Labour, capital, land and a natural resource comprise the four factors of production. On a year-by-year basis, capital and labour are mobile between sectors, while land is mobile across agriculture. The natural resource is specific to mining and is not mobile. A representative household in each region owns all factors of production. This representative household receives all factor payments, tax revenue and interregional transfers. The household also determines the allocation of income between household consumption, government consumption and savings.

Capital in each region of the model accumulates by investment less depreciation in each period. Capital is mobile internationally in CEGEM where global investment equals global savings. Global savings are made available to invest across regions. Rates of return can differ to reflect region specific differences in risk premiums.
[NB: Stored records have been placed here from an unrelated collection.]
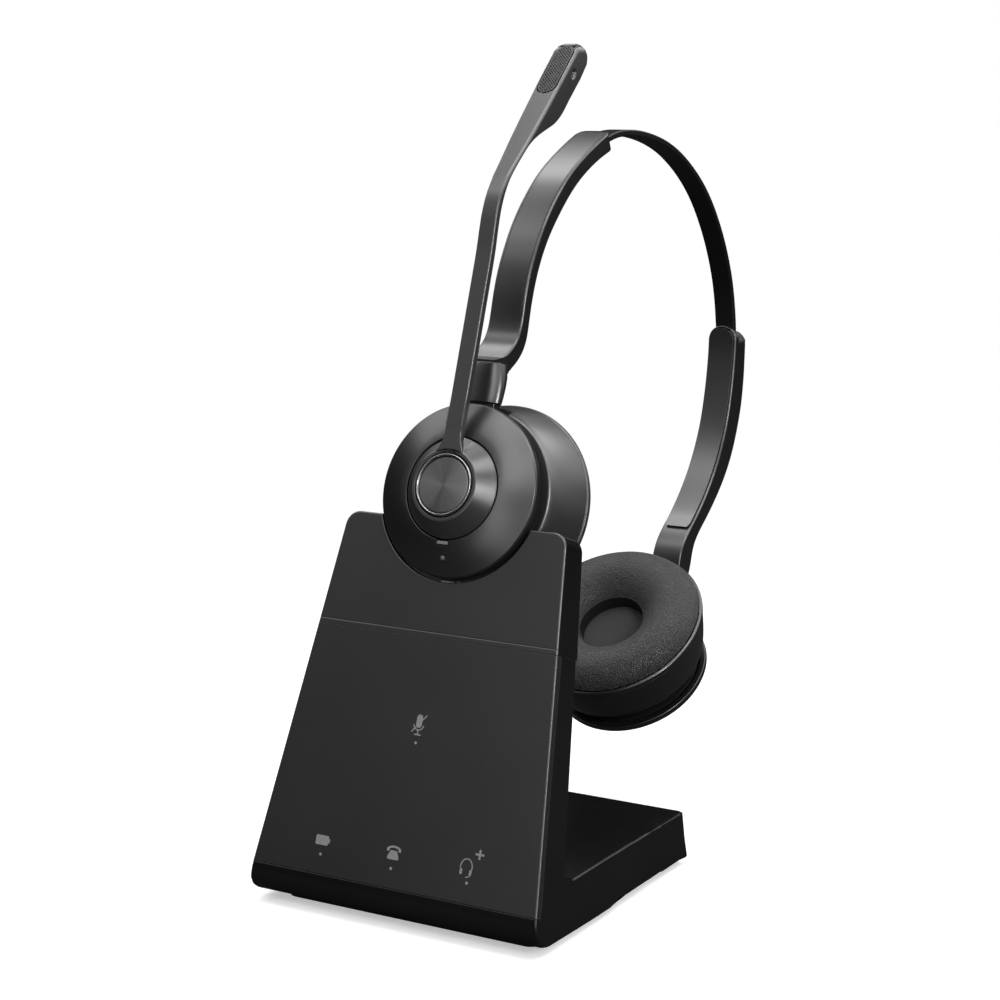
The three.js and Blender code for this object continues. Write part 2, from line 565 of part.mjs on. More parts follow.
const boomSolid = () => {
  const frontOutline = [
    ...BOOM_HALF_FRONT.map(([half, z]) => [-half, z]),
    ...[...BOOM_HALF_FRONT].reverse(),
  ];
  const arm = sidePrism(BOOM_SIDE, 12).intersect(
    prism(frontOutline, [-140, 0], { matrix: FRONT }),
  );
  const body = join(
    lathe(HUB_PROFILE, 40),
    transformed(arm, TO_FRONT_CUP),
    prism(FILLET_PLAN, [5.6, 8.6]),
    sidePrism(WEDGE_SIDE, 2.6),
  );
  return cut(
    body,
    rod(HUB_BORE_R, [0, 12], 40),
    // grille seat, and the capsule's room below it
    tipSlot(3.15, 9.0, 2.6, [-1.5, 3]),
    tipSlot(1.8, 6.0, 1.6, [-5.2, 0]),
    // side port
    transformed(rodX(0.95, [3.1, 8], [99.0, 232.6], 16), TO_FRONT_CUP),
  );
};

const buildFrontCup = () => {
  const cup = leaningGroup(FRONT_CUP);
  addCupPieces(cup, "front", true);
  addFrontElectronics(cup);
  addCallButton(cup);
  add(cup, "boom_arm", boomSolid(), FINISH.boom);
  add(cup, "microphone_grille", tipSlot(2.85, 8.7, 2.3, [-1.2, 0.25], 0.2), FINISH.matte);
  add(cup, "microphone_capsule", tipSlot(1.5, 2.4, 1.2, [-4.8, -1.9]), FINISH.greyPart);
  return cup;
};
const buildRearCup = () => {
  const cup = new THREE.Group();
  cup.applyMatrix4(basis([-1, 0, 0], [0, ...upRear], [0, ...outOfRear], REAR_CUP));
  addCupPieces(cup, "rear", false);
  return cup;
};

// ================================================================ headband
// Side outlines and lines are [y, z] in the stand's frame.
// Rounded end of a neck around the yoke pin, in a cup's frame.
const neckEnd = (atCup) => [
  atCup(26.9, -2.6), atCup(PIN_S, -2.6), atCup(18.9, -3.4), atCup(18.5, -4.4),
  atCup(18.9, -5.3), atCup(PIN_S, -6.1), atCup(27.3, -6.12),
];
const pinBore = (atCup) => rodX(PIN_R + 0.07, [-9, 9], atCup(PIN_S, -PIN_G));

// Inner covers follow part of the inner face, upwards.
const BAND_COVER = {
  line: [
    [65.9, 162.2], [67.0, 166.6], [68.8, 171.9], [71.0, 176.8], [74.1, 181.6],
    [77.3, 186.4], [82.4, 191.7], [88.4, 196.5], [94.4, 201.7],
  ],
  thickness: 0.95,
  half: 4.2,
};
const ARM_COVER = {
  line: [
    [177.0, 89.4], [184.0, 95.9], [190.9, 103.9], [197.9, 115.9], [201.3, 126.9],
    [203.4, 137.3],
  ],
  thickness: 0.75,
  half: 3.7,
};
// A cover lies on the front (-Y) side of its line: inside the band's shell, but proud of
// the slider arm. Its groove also reaches past the line on the other side.
const GROOVE_GAP = 0.3;
const GROOVE_REACH = 0.6;
const coverSolid = ({ line, thickness, half }) => strip(line, 0, -thickness, half);
const coverGroove = ({ line, thickness, half }) =>
  strip(
    extended(line, GROOVE_GAP),
    GROOVE_REACH,
    -(thickness + GROOVE_GAP),
    half + GROOVE_GAP,
  );

const BAND_SIDE = [
  // outer face, from the mouth down to the front lip
  [113.8, 215.9], [111.6, 215.1], [107.9, 213.3], [101.5, 210.7], [95.1, 207.5],
  [88.9, 203.7], [84.8, 200.4], [77.9, 193.9], [72.5, 187.1], [69.8, 183.6], [67.1, 179.2],
  [65.1, 174.3], [63.5, 169.4], [62.2, 164.8], [61.1, 160.9], [59.7, 158.5], [57.0, 156.3],
  [53.3, 154.3], [51.9, 153.2],
  // neck, down into the cup and back
  atFrontCup(36.8, -1.3), atFrontCup(27.5, -1.0), ...neckEnd(atFrontCup),
  atFrontCup(27.5, -6.4), atFrontCup(36, -6.4),
  // underside of the shelf and inner face, back up to the mouth
  [55.8, 150.4], [59.8, 152.2], [63.2, 155.4], [65.0, 158.6], ...BAND_COVER.line,
  [100.3, 204.7], [106.8, 207.4], [112.4, 209.4], [114.3, 210.1], [115.1, 211.6],
  [114.8, 215.0],
];
const ARM_SIDE = [
  // outer face, from the top down
  [211.2, 147.2], [211.7, 146.0], [211.7, 140.9], [211.0, 130.9], [209.3, 121.5],
  [206.2, 114.0], [202.5, 105.6], [197.3, 99.1], [190.9, 92.7], [183.9, 87.0],
  [177.6, 82.4], [174.6, 79.4], [173.2, 76.4], [172.3, 73.2], [170.6, 71.4],
  // neck, down into the cup and back
  atRearCup(36, -1.3), atRearCup(27.5, -1.15), ...neckEnd(atRearCup),
  atRearCup(27.5, -6.35), atRearCup(34.5, -6.4),
  // inner face, back up to the top
  [165.0, 77.6], [166.4, 80.6], [170.6, 84.8], ...ARM_COVER.line, [203.7, 146.0],
  [204.3, 147.2],
];
// Outer face of the spring band, from the front shell over the top to the slider arm.
const SPRING_OUTER = [
  [99.5, 207.6], [104.6, 209.8], [109.6, 212.1], [114.6, 213.9], [119.0, 215.1],
  [123.0, 215.85], [129.3, 216.1], [136.4, 215.8], [142.6, 215.0], [149.4, 213.7],
  [156.1, 212.1], [163.3, 209.1], [170.6, 205.7], [177.7, 201.0], [184.1, 195.9],
  [189.1, 190.7], [193.5, 185.4], [197.4, 179.6], [201.6, 172.0], [204.5, 164.8],
  [206.8, 156.8], [207.8, 150.5], [207.9, 147], [207.9, 121.5],
];
const TONGUE_INNER_Y = 206.1;
const SLOT_HALF = SPRING_W / 2 + SPRING_GAP;

// The band thins to a straight tongue inside the slider arm.
const springSolid = () => {
  const tongueStart = SPRING_OUTER.length - 2;
  const inner = offsetLine(SPRING_OUTER, SPRING_T).map((point, i) =>
    i >= tongueStart ? [TONGUE_INNER_Y, SPRING_OUTER[i][1]] : point,
  );
  return sidePrism([...SPRING_OUTER, ...inner.reverse()], SPRING_W / 2);
};

// The spring band's pocket in the mouth of the front shell.
const springPocket = () => {
  const pocketEdge = (offset) => {
    const edge = offsetLine(SPRING_OUTER.slice(0, 8), offset);
    const [y, z] = edge[0];
    return [[y - 1.2, z - 0.6], ...edge];
  };
  return sidePrism(
    [...pocketEdge(-SPRING_GAP), ...pocketEdge(SPRING_T + SPRING_GAP).reverse()],
    SLOT_HALF,
  );
};

const bandShellSolid = () => {
  // The neck is slightly narrower than the shell.
  const neckOutline = [[37.5, 2], [17, 2], [17, -9], [37.0, -9]].map((p) => atFrontCup(...p));
  const neckCuts = [[-9, -5.6], [5.6, 9]].map((x) => prism(neckOutline, x, { matrix: SIDE }));
  return cut(
    sidePrism(BAND_SIDE, BAND_W / 2, 0.5),
    coverGroove(BAND_COVER),
    springPocket(),
    ...neckCuts,
    pinBore(atFrontCup),
  );
};

const sliderArmSolid = () =>
  cut(
    sidePrism(ARM_SIDE, ARM_W / 2, 0.5),
    // slot for the spring band's tongue
    box([-SLOT_HALF, SLOT_HALF], [TONGUE_INNER_Y - SPRING_GAP, 208.3], [120.8, 150]),
    pinBore(atRearCup),
    coverGroove(ARM_COVER),
  );

const buildHeadband = () => {
  const band = new THREE.Group();
  add(band, "headband_inner_cover", coverSolid(BAND_COVER), FINISH.matte);
  add(band, "headband_shell", bandShellSolid(), FINISH.satinBand);
  add(band, "spring_band", springSolid(), FINISH.spring);
  add(band, "slider_inner_cover", coverSolid(ARM_COVER), FINISH.smoothMatte);
  add(band, "slider_arm", sliderArmSolid(), FINISH.satinBand);
  return band;
};

// ================================================================ whole object
const headset = new THREE.Group();
headset.name = "office_headset_on_stand";
const placed = new THREE.Group();
placed.position.y = -FOOT_Y;
placed.add(buildStand(), buildFrontCup(), buildRearCup(), buildHeadband());
headset.add(placed);
export default headset;
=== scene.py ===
"""Office headset docked on its charging stand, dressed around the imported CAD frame.

Modelled in millimetres, scaled to metres when a piece is finished. World: x across, y from the
face of the stand to its rear, z up. The stand's face leans back. One ear cup is docked on the
face ("front"), the other hangs behind the stand ("rear"), and the headband arches over both.
"""
import bpy
import bmesh
import json
import math
from contextlib import contextmanager

import numpy as np
from mathutils import Matrix, Vector
from mathutils.bvhtree import BVHTree


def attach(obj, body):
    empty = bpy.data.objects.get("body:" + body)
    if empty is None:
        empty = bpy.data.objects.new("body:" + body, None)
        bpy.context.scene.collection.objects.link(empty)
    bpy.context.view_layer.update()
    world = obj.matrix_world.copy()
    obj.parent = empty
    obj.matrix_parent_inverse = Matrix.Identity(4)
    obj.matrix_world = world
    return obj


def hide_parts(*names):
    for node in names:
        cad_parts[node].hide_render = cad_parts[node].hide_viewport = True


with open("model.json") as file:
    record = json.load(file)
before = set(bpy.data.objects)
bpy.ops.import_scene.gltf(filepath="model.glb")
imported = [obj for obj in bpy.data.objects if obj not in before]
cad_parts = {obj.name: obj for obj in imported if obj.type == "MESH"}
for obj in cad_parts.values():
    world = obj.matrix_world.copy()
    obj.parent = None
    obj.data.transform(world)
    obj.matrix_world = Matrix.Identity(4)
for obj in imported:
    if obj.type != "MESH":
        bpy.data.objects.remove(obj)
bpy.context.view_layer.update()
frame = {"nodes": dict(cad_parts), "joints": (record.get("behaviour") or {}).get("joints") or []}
scene = bpy.context.scene
NODES = frame["nodes"]
JOINTS = {joint["name"]: joint for joint in frame["joints"]}

# ------------------------------------------------------------------ frames
MM = 0.001
IDENTITY = Matrix.Identity(4)
CUP_OUT = Vector(JOINTS["boom_swing"]["axis"]).normalized()    # out of the stand's face
CUP_CENTRE = Vector(JOINTS["boom_swing"]["pos_m"]) / MM        # centre of the docked cup's disc
FACE_UP = Vector(JOINTS["dock_lift"]["axis"]).normalized()     # up the stand's face
FACE_SIN, FACE_COS = FACE_UP.y, FACE_UP.z
FOOT_Y = 50.0            # drawing y of the world's origin
FACE_Z = 12.115          # height of the face's bottom edge
REAR_ANGLE = math.radians(52.86)
REAR_SIN, REAR_COS = math.sin(REAR_ANGLE), math.cos(REAR_ANGLE)
REAR_CENTRE = Vector((0, 141.09 - FOOT_Y, 43.21))


def basis(x_axis, y_axis, z_axis, origin=(0, 0, 0)):
    columns = (x_axis, y_axis, z_axis, origin)
    return Matrix([[column[k] for column in columns] for k in range(3)] + [(0, 0, 0, 1)])


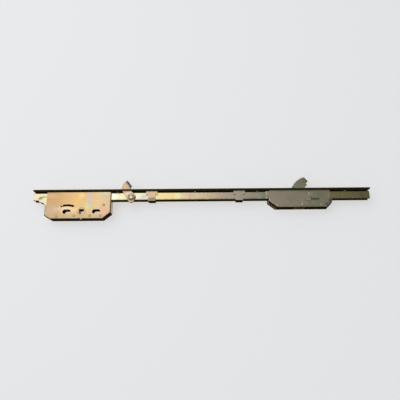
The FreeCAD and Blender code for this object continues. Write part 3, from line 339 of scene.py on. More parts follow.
@dataclass
class SharedEffects:
    """The shader groups: tints, blushes, rolled grain, rubbed edges, and painted shade on cut edges, bent
    walls and insides.
    """

    tint: bpy.types.NodeTree = field(init=False)
    blush: bpy.types.NodeTree = field(init=False)
    grain: bpy.types.NodeTree = field(init=False)
    wear: bpy.types.NodeTree = field(init=False)
    inside: bpy.types.NodeTree = field(init=False)
    edges: dict[Sheet, bpy.types.NodeTree] = field(init=False)

    def __post_init__(self) -> None:
        """Builds the groups once."""
        self.tint = self._passivation_tint()
        self.blush = self._blush()
        self.grain = self._rolled_grain()
        self.wear = self._rubbed_edges()
        self.inside = self._hidden_inside()
        self.edges = {sheet: self._cut_edges(sheet) for sheet in Sheet}

    def _cut_edges(self, sheet: Sheet) -> bpy.types.NodeTree:
        """Builds the mask of painted shade on a sheet's cut edges, bent walls and hidden back, which turns
        them dark and not metallic.

        Args:
            sheet: Which way the broad faces look. A sheet that looks to the front gets painted shade on its
                back.

        Returns:
            The group's tree.
        """
        bright, shaded = EDGE_SHADE_SPAN[sheet]
        tree, entry, leave = new_group(
            f"cut_edges_{sheet.name.lower()}",
            [("Bright", "NodeSocketFloat", bright), ("Dull", "NodeSocketFloat", shaded),
             ("Ends", "NodeSocketFloat", 0.25)],
            [("Mask", "NodeSocketFloat")])
        place = put(tree, "ShaderNodeTexCoord", -4.0, 0)
        parts = put(tree, "ShaderNodeSeparateXYZ", -3.0, 0)
        span = put(tree, "ShaderNodeMapRange", -0.5, 0)
        span.interpolation_type = "SMOOTHSTEP"
        wire(tree, (place, "Normal", parts, "Vector"), (entry, "Bright", span, "From Min"),
             (entry, "Dull", span, "From Max"))
        facing = parts.outputs[sheet.value]
        if sheet is Sheet.TO_COVER:
            facing = maths(tree, -2.0, 0, "ABSOLUTE", facing)
        feed(tree, span.inputs["Value"], facing)
        # Walls that look along the gear get less of the painted shade
        slope = maths(tree, -2.5, -1.5, "ABSOLUTE", parts.outputs["X"])
        endwise = maths(tree, -2.0, -1.5, "POWER", slope, ENDWISE_POWER)
        spared = maths(tree, -1.0, -2.5, "SUBTRACT", 1.0, entry.outputs["Ends"])
        lost = maths(tree, 0.0, -1.5, "MULTIPLY", endwise, spared)
        kept = maths(tree, 1.0, -1.5, "SUBTRACT", 1.0, lost)
        feed(tree, leave.inputs["Mask"], maths(tree, 2.0, 0, "MULTIPLY", span.outputs["Result"], kept))
        return tree

    def _hidden_inside(self) -> bpy.types.NodeTree:
        """Builds the mask of painted shade on what lies inside a channel or a case, close to the gear's
        middle plane.

        Returns:
            The group's tree.
        """
        tree, entry, leave = new_group("hidden_inside", [("Half Height", "NodeSocketFloat", 4.6 * MM)],
                                       [("Mask", "NodeSocketFloat")])
        place = put(tree, "ShaderNodeTexCoord", -4.0, 0)
        parts = put(tree, "ShaderNodeSeparateXYZ", -3.0, 0)
        wire(tree, (place, "Object", parts, "Vector"))
        height = maths(tree, -2.0, 0, "ABSOLUTE", parts.outputs["Z"])
        short = maths(tree, -1.0, 0, "SUBTRACT", entry.outputs["Half Height"], height)
        steep = maths(tree, 0.0, 0, "DIVIDE", short, INSIDE_SHADE_FADE)
        low = maths(tree, 1.0, 0, "MAXIMUM", steep, 0.0)
        feed(tree, leave.inputs["Mask"], maths(tree, 2.0, 0, "MINIMUM", low, 1.0))
        return tree

    def _passivation_tint(self) -> bpy.types.NodeTree:
        """Builds the drifting warm and cool tints of yellow passivation.

        Returns:
            The group's tree.
        """
        tree, entry, leave = new_group(
            "passivation_tint",
            [("Base", "NodeSocketColor", (0.7, 0.6, 0.35, 1.0)),
             ("Warm", "NodeSocketColor", (0.8, 0.5, 0.4, 1.0)),
             ("Cool", "NodeSocketColor", (0.5, 0.6, 0.45, 1.0)),
             ("Spread", "NodeSocketFloat", 40.0),
             ("Amount", "NodeSocketFloat", 0.5)],
            [("Color", "NodeSocketColor"), ("Cloud", "NodeSocketFloat")])
        place = put(tree, "ShaderNodeTexCoord", -3.5, -1)
        drift = put(tree, "ShaderNodeTexNoise", -2.5, 0, Detail=3.0, Roughness=0.55, Distortion=0.6)
        cloud = put(tree, "ShaderNodeTexNoise", -2.5, -2, Detail=5.0, Roughness=0.6, Distortion=1.2)
        wide = maths(tree, -3.5, -3, "MULTIPLY", entry.outputs["Spread"], CLOUDS_TO_PATCHES)
        feed(tree, cloud.inputs["Scale"], wide)
        warm_part = ramp(tree, -1.5, 0, [(0.5, BLACK), (0.66, WHITE)])
        cool_part = ramp(tree, -1.5, -1.5, [(0.34, WHITE), (0.5, BLACK)])
        mottle = ramp(tree, 1.6, -2, [(0.3, (0.93, 0.93, 0.93)), (0.7, (1.04, 1.04, 1.04))])
        wire(tree, (place, "Object", drift, "Vector"), (place, "Object", cloud, "Vector"),
             (entry, "Spread", drift, "Scale"), (drift, "Fac", warm_part, "Fac"),
             (drift, "Fac", cool_part, "Fac"), (cloud, "Fac", mottle, "Fac"), (cloud, "Fac", leave, "Cloud"))
        warm_share = maths(tree, -0.4, 0, "MULTIPLY", warm_part.outputs["Color"], entry.outputs["Amount"])
        cool_share = maths(tree, -0.4, -1, "MULTIPLY", cool_part.outputs["Color"], entry.outputs["Amount"])
        warmed = mix(tree, 0.6, 0, "MIX", warm_share, entry.outputs["Base"], entry.outputs["Warm"])
        cooled = mix(tree, 1.6, 0, "MIX", cool_share, warmed, entry.outputs["Cool"])
        final = mix(tree, 2.8, 0, "MULTIPLY", 1.0, cooled, mottle.outputs["Color"])
        feed(tree, leave.inputs["Color"], final)
        return tree

    def _blush(self) -> bpy.types.NodeTree:
        """Builds the mask of one soft patch, whose rim wanders a little.

        Returns:
            The group's tree.
        """
        tree, entry, leave = new_group(
            "blush",
            [("Middle", "NodeSocketVector", (0.0, 0.0, 0.0)), ("Size", "NodeSocketVector", (1.0, 1.0, 1.0)),
             ("Strength", "NodeSocketFloat", 1.0)],
            [("Mask", "NodeSocketFloat")])
        place = put(tree, "ShaderNodeTexCoord", -3.5, 0)
        wander = put(tree, "ShaderNodeTexNoise", -2.6, -1.5, Scale=160.0, Detail=3.0, Roughness=0.5)
        wire(tree, (place, "Object", wander, "Vector"))
        offset = vector_maths(tree, -2.6, 0, "SUBTRACT", place.outputs["Object"], entry.outputs["Middle"])
        shares = vector_maths(tree, -1.8, 0, "DIVIDE", offset, entry.outputs["Size"])
        reach = put(tree, "ShaderNodeVectorMath", -1.0, 0)
        reach.operation = "LENGTH"
        feed(tree, reach.inputs[0], shares)
        swing = maths(tree, -1.0, -1.5, "MULTIPLY", wander.outputs["Fac"], RIM_SWING)
        uneven = maths(tree, -0.2, -1, "ADD", reach.outputs["Value"], swing)
        span = put(tree, "ShaderNodeMapRange", 0.6, 0, From_Min=RIM_START, From_Max=RIM_FULL)
        span.interpolation_type = "SMOOTHSTEP"
        feed(tree, span.inputs["Value"], uneven)
        mask = maths(tree, 1.6, 0, "MULTIPLY", span.outputs["Result"], entry.outputs["Strength"])
        feed(tree, leave.inputs["Mask"], mask)
        return tree

    def _rolled_grain(self) -> bpy.types.NodeTree:
        """Builds the fine lines that rolling and handling leave along a strip.

        Returns:
            The group's tree.
        """
        tree, entry, leave = new_group(
            "rolled_grain",
            [("Across", "NodeSocketFloat", 900.0), ("Along", "NodeSocketFloat", 30.0)],
            [("Lines", "NodeSocketFloat"), ("Height", "NodeSocketFloat")])
        place = put(tree, "ShaderNodeTexCoord", -3.5, 0)
        parts = put(tree, "ShaderNodeSeparateXYZ", -2.6, 0)
        joined = put(tree, "ShaderNodeCombineXYZ", -0.8, 0)
        for row, (name, size) in enumerate((("X", "Along"), ("Y", "Across"), ("Z", "Across"))):
            scaled = maths(tree, -1.7, row - 1.0, "MULTIPLY", parts.outputs[name], entry.outputs[size])
            feed(tree, joined.inputs[name], scaled)
        lines = put(tree, "ShaderNodeTexNoise", 0.2, 0, Scale=1.0, Detail=4.0, Roughness=0.7)
        pits = put(tree, "ShaderNodeTexNoise", 0.2, -1.5, Scale=1400.0, Detail=2.0, Roughness=0.5)
        wire(tree, (place, "Object", parts, "Vector"), (joined, "Vector", lines, "Vector"),
             (place, "Object", pits, "Vector"), (lines, "Fac", leave, "Lines"))
        height = maths(tree, 1.4, -1, "ADD", lines.outputs["Fac"], pits.outputs["Fac"])
        feed(tree, leave.inputs["Height"], height)
        return tree

    def _rubbed_edges(self) -> bpy.types.NodeTree:
        """Builds the mask of the sheet's softened edges that rubbing has brightened.

        Returns:
            The group's tree.
        """
        tree, entry, leave = new_group(
            "rubbed_edges",
            [("Strength", "NodeSocketFloat", 0.7), ("Patch Scale", "NodeSocketFloat", 220.0)],
            [("Mask", "NodeSocketFloat")])
        place = put(tree, "ShaderNodeTexCoord", -4.5, 0)
        size = put(tree, "ShaderNodeVectorMath", -3.5, 0.5)
        size.operation = "ABSOLUTE"
        parts = put(tree, "ShaderNodeSeparateXYZ", -2.7, 0.5)
        patch = put(tree, "ShaderNodeTexNoise", -2.5, -1, Detail=4.0, Roughness=0.65)
        feed(tree, size.inputs[0], place.outputs["Normal"])
        widest = maths(tree, -1.8, 0.5, "MAXIMUM", parts.outputs["Y"], parts.outputs["Z"])
        rising = put(tree, "ShaderNodeMapRange", -0.8, 1.2, From_Min=0.995, From_Max=0.95)
        falling = put(tree, "ShaderNodeMapRange", -0.8, -0.2, From_Min=0.72, From_Max=0.82)
        for span in (rising, falling):
            feed(tree, span.inputs["Value"], widest)
        sloped = maths(tree, 0.2, 0.5, "MULTIPLY", rising.outputs["Result"], falling.outputs["Result"])
        broken = ramp(tree, -1.3, -1.6, [(0.4, BLACK), (0.62, WHITE)])
        wire(tree, (size, "Vector", parts, "Vector"), (place, "Object", patch, "Vector"),
             (entry, "Patch Scale", patch, "Scale"), (patch, "Fac", broken, "Fac"))
        worn = maths(tree, 1.0, 0, "MULTIPLY", sloped, broken.outputs["Color"])
        feed(tree, leave.inputs["Mask"], maths(tree, 2.0, 0, "MULTIPLY", worn, entry.outputs["Strength"]))
        return tree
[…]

The model assumes labour markets operate in a manner where employment and wages adjust each year so that, for example, in the case of an increase in the demand for labour, the real wage rate increases in proportion to the increase in employment from its base case forecast level. CEGEM determines regional supplies and demands of commodities through optimising behaviour of agents in perfectly competitive markets using constant returns to scale technologies. Under these assumptions, prices are set to cover costs and firms earn zero pure profits, with all returns paid to primary factors. This implies that changes in output prices are determined by changes in input prices of materials and primary factors.

Conclusion

The CEGEM model that SGS is now equipped to use is well grounded in economic theory and is accepted as being credible by all levels of government. By partnering with Cadence Economics, SGS can now provide our clients better value for money by generating more rigorous and defensible results, i.e. cost competitively and in a timely manner.


[1] For example, a new hotel may target a previously unserved market in a region, thereby attracting new visitors to the region. Alternatively, a new hotel may simply compete for the region’s existing visitor market, rendering its patronage as a transfer of regional economic activity.